Task to carry out ->
Copy out the data below verbatim.

Data extract ->
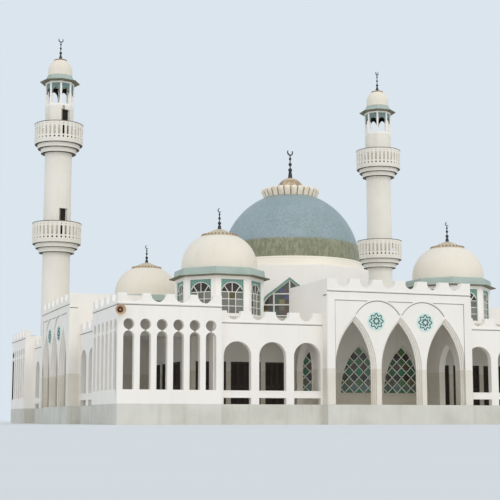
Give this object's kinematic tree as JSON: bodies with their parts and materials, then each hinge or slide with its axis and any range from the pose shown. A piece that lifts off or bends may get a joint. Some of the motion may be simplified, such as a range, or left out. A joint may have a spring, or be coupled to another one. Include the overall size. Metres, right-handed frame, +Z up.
{
  "type": "domed mosque building",
  "caption": "White mosque with a blue-grey central dome, corner domes on glazed drums, arcades, arched portals and two slim minarets at the back corners.",
  "frame": {"origin": "on the ground under the middle of the plan, on the plinth's underside", "axes": "+Z up, -Y towards the front that the picture shows at the right, +X along that front to the right"},
  "size_m": [37.62, 40.0703, 34.5583],
  "materials": {
    "white_render": "smooth white painted render",
    "cream_dome": "cream painted dome",
    "plaster": "plain pale plaster",
    "slate_tile": "blue-grey mosaic tile",
    "celadon_tile": "pale green tile and paint",
    "tan_trim": "tan painted concrete",
    "window_glass": "dark window glass",
    "minaret_render": "warm white painted render",
    "beige_metal": "beige painted horn"
  },
  "bodies": {
    "root": {"plinth": "plaster", "front_left_pavilion": "white_render", "front_right_pavilion": "white_render", "back_right_pavilion": "white_render", "back_left_pavilion": "white_render", "front_arcade_right": "white_render", "front_arcade_left": "white_render", "front_portal_wall": "white_render", "front_portal_shell": "white_render", "front_hall_wall": "plaster", "front_hall_glazing": "window_glass", "right_arcade_right": "white_render", "right_arcade_left": "white_render", "right_portal_wall": "white_render", "right_portal_shell": "white_render", "right_hall_wall": "plaster", "right_hall_glazing": "window_glass", "back_arcade_right": "white_render", "back_arcade_left": "white_render", "back_portal_wall": "white_render", "back_portal_shell": "white_render", "back_hall_wall": "plaster", "back_hall_glazing": "window_glass", "left_arcade_right": "white_render", "left_arcade_left": "white_render", "left_portal_wall": "white_render", "left_portal_shell": "white_render", "left_hall_wall": "plaster", "left_hall_glazing": "window_glass", "hall_roof": "plaster", "front_left_drum": "celadon_tile", "front_left_drum_glazing": "window_glass", "front_left_dome": "cream_dome", "front_right_drum": "celadon_tile", "front_right_drum_glazing": "window_glass", "front_right_dome": "cream_dome", "back_right_drum": "celadon_tile", "back_right_drum_glazing": "window_glass", "back_right_dome": "cream_dome", "back_left_drum": "celadon_tile", "back_left_drum_glazing": "window_glass", "back_left_dome": "cream_dome", "main_drum": "white_render", "main_drum_glazing": "window_glass", "main_dome_ring": "cream_dome", "main_dome": "slate_tile", "main_dome_crown": "tan_trim", "left_minaret_shaft": "minaret_render", "left_minaret_lower_rail": "minaret_render", "left_minaret_upper_rail": "minaret_render", "left_minaret_lantern": "white_render", "left_minaret_cap": "cream_dome", "right_minaret_shaft": "minaret_render", "right_minaret_lower_rail": "minaret_render", "right_minaret_upper_rail": "minaret_render", "right_minaret_lantern": "white_render", "right_minaret_cap": "cream_dome", "loudspeaker": "beige_metal"}
  },
  "joints": []
}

Written answer ->
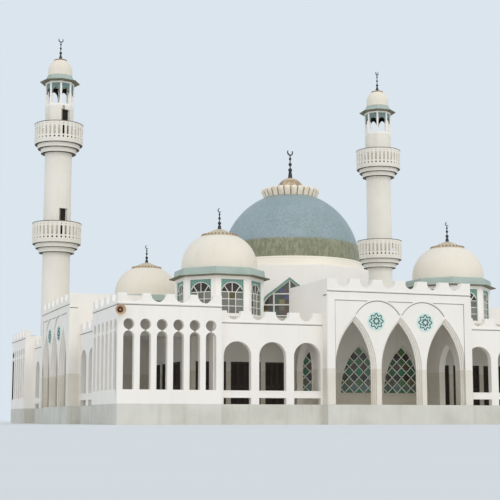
Give this object's kinematic tree as JSON: bodies with their parts and materials, then each hinge or slide with its axis and any range from the pose shown. A piece that lifts off or bends may get a joint. Some of the motion may be simplified, such as a range, or left out. A joint may have a spring, or be coupled to another one. Include the overall size. Metres, right-handed frame, +Z up.
{
  "type": "domed mosque building",
  "caption": "White mosque with a blue-grey central dome, corner domes on glazed drums, arcades, arched portals and two slim minarets at the back corners.",
  "frame": {"origin": "on the ground under the middle of the plan, on the plinth's underside", "axes": "+Z up, -Y towards the front that the picture shows at the right, +X along that front to the right"},
  "size_m": [37.62, 40.0703, 34.5583],
  "materials": {
    "white_render": "smooth white painted render",
    "cream_dome": "cream painted dome",
    "plaster": "plain pale plaster",
    "slate_tile": "blue-grey mosaic tile",
    "celadon_tile": "pale green tile and paint",
    "tan_trim": "tan painted concrete",
    "window_glass": "dark window glass",
    "minaret_render": "warm white painted render",
    "beige_metal": "beige painted horn"
  },
  "bodies": {
    "root": {"plinth": "plaster", "front_left_pavilion": "white_render", "front_right_pavilion": "white_render", "back_right_pavilion": "white_render", "back_left_pavilion": "white_render", "front_arcade_right": "white_render", "front_arcade_left": "white_render", "front_portal_wall": "white_render", "front_portal_shell": "white_render", "front_hall_wall": "plaster", "front_hall_glazing": "window_glass", "right_arcade_right": "white_render", "right_arcade_left": "white_render", "right_portal_wall": "white_render", "right_portal_shell": "white_render", "right_hall_wall": "plaster", "right_hall_glazing": "window_glass", "back_arcade_right": "white_render", "back_arcade_left": "white_render", "back_portal_wall": "white_render", "back_portal_shell": "white_render", "back_hall_wall": "plaster", "back_hall_glazing": "window_glass", "left_arcade_right": "white_render", "left_arcade_left": "white_render", "left_portal_wall": "white_render", "left_portal_shell": "white_render", "left_hall_wall": "plaster", "left_hall_glazing": "window_glass", "hall_roof": "plaster", "front_left_drum": "celadon_tile", "front_left_drum_glazing": "window_glass", "front_left_dome": "cream_dome", "front_right_drum": "celadon_tile", "front_right_drum_glazing": "window_glass", "front_right_dome": "cream_dome", "back_right_drum": "celadon_tile", "back_right_drum_glazing": "window_glass", "back_right_dome": "cream_dome", "back_left_drum": "celadon_tile", "back_left_drum_glazing": "window_glass", "back_left_dome": "cream_dome", "main_drum": "white_render", "main_drum_glazing": "window_glass", "main_dome_ring": "cream_dome", "main_dome": "slate_tile", "main_dome_crown": "tan_trim", "left_minaret_shaft": "minaret_render", "left_minaret_lower_rail": "minaret_render", "left_minaret_upper_rail": "minaret_render", "left_minaret_lantern": "white_render", "left_minaret_cap": "cream_dome", "right_minaret_shaft": "minaret_render", "right_minaret_lower_rail": "minaret_render", "right_minaret_upper_rail": "minaret_render", "right_minaret_lantern": "white_render", "right_minaret_cap": "cream_dome", "loudspeaker": "beige_metal"}
  },
  "joints": []
}